Goldberg and Rabkin, both novelists primarily known for their work in television dating back to the 1980s, have crafted a fast-paced piece of pop fiction, closer in length to novella than actual novel (though if you check back on those old “Executioner” novels you’d find they didn’t exactly clock in at strictly novel length either) that still manages to stuff more than its fair share of plot into roughly 80 pages, told with a minimum of concision and a maximum of efficiency
“Face of Evil,” the first in a planned series of novels, has set up an intriguing character in Cahill, a smart, self-aware man who becomes painfully aware of the “gift” he has. In fact, Goldberg and Rabkin’s treatment of Cahill is one of the book’s strongest suits, making him a far deeper and interesting individual than is typical in the genre. Not a trained killer, far from a superman, either blessed or cursed with a supernatural ability, Cahill feels like the guy who know who’s there to jump your dead battery and has your back in a bar fight, and he’s far the more interesting for it. By the end of the story, you’re rooting for Cahill and eager for more.

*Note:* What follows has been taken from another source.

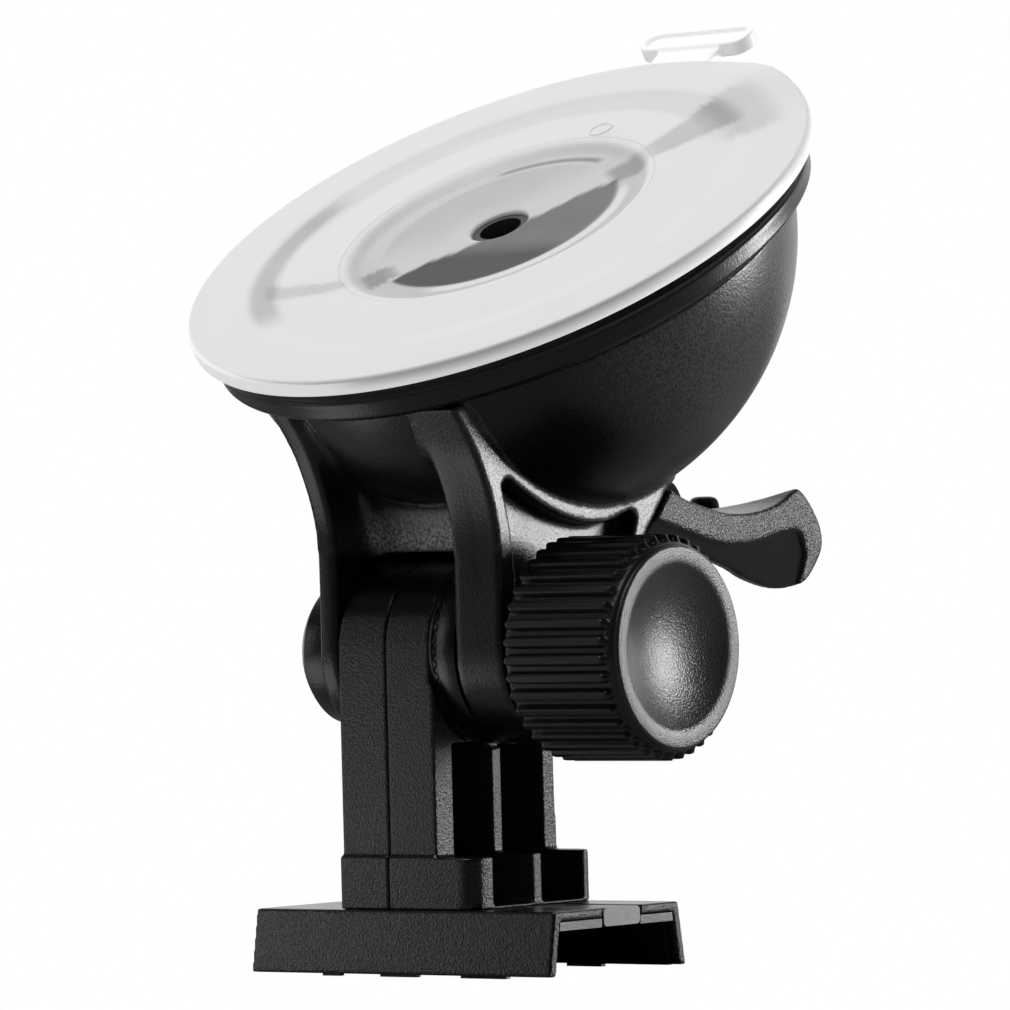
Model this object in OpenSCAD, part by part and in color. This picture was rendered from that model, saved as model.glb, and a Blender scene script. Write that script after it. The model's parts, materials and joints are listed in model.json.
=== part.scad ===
// Suction-cup windscreen mount for a dash camera.
// A cup with a cam lever, a yoke, a tilting stem clamped by a knob, and a slide-in camera cradle.
// X runs along the tilt hinge, towards the knob. Z is up. The origin lies on the cradle's roof, below the hinge.

/* [Cup] */
// Radius of the clear suction pad
pad_r = 33.4; // [32.5:0.1:36]
// Thickness of the pad at its edge
pad_edge = 1.8; // [1.4:0.1:2.2]
// Radius of the shallow recess in the middle of the pad
pad_recess_r = 16; // [14:0.5:18]
// Outer radius of the black rim ring under the pad
rim_r = 32; // [31:0.5:32.5]
// Radius of the round dome
dome_r = 29.7; // [29.2:0.1:30]
// Wall thickness of the dome
dome_wall = 1.8; // [1.4:0.1:2.4]
// Angle between the cup's axis and the vertical
cup_tilt = 29.6; // [25:0.2:35]

/* [Yoke] */
// Distance from the yoke's middle plane to the outer face of each arm
yoke_half = 11.6; // [11.2:0.1:12]
// Radius of the round ends of the arms
arm_r = 9.4; // [9:0.1:9.6]
// Thickness of the left arm
left_arm = 2.3; // [2:0.1:2.3]
// Thickness of the right arm
right_arm = 6; // [5.8:0.1:6]

/* [Stem and hinge] */
// Height of the tilt hinge above the roof of the cradle
hinge_h = 27.45; // [26:0.05:30]
// Radius of the stem's round top, half of the stem's depth
stem_r = 9.5; // [9:0.1:9.6]
// Number of ratchet teeth, so one step of tilt is 7.5 degrees at 48
tooth_count = 48; // [48:24:48]
// Height of a ratchet tooth
tooth_h = 0.5; // [0.3:0.05:0.5]
// Radius of the hinge bolt
bolt_r = 2.5; // [2.2:0.1:2.6]

/* [Knob] */
// Radius over the crests of the knurl
knob_r = 11.15; // [10.5:0.05:12]
// Length of the knob
knob_len = 13.8; // [11:0.1:15]
// Number of grooves in the knurl
groove_count = 38; // [24:1:48]
// Depth of a groove
groove_depth = 0.75; // [0.4:0.05:1]

/* [Lever] */
// Radius of the lever's two round cams
cam_r = 4; // [3.9:0.05:4]
// Distance from the lever's pin to the middle of the cams
cam_offset = 3; // [2.6:0.1:3]
// Angle of the open lever's cams, measured from the pad plane
cam_start = 25; // [25:1:28]

/* [Cradle] */
// Length of the cradle to the left of the middle plane
cradle_left = 20; // [18:0.5:22]
// Length of the cradle to the right of the middle plane
cradle_right = 17.9; // [16:0.1:20]
// Half of the cradle's width at its top
cradle_top = 10.1; // [10:0.1:11]
// Half of the cradle's width at its bottom edge
cradle_bottom = 11.15; // [11:0.05:12]
// Depth of the channel that the camera slides into
channel_depth = 4.45; // [4.2:0.05:5.5]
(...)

Goldberg and Rabkin are playful with the genre, throwing in generous doses of gore (a murder set piece is gloriously drippy and oozy) and smart, sly humor (a nod to the Murphy/Sapir “Destroyer” novels). The supernatural twists are unexpected but far from unwelcome and keep both Cahill and the reader off-balance.
All in all, “Face of Evil” shows two craftsmen working at the top of their game, away from the restrictions of network censors and obviously having the time of their lives. The book’s website promises a variety of writers to pick up future chapters of Cahill’s journey.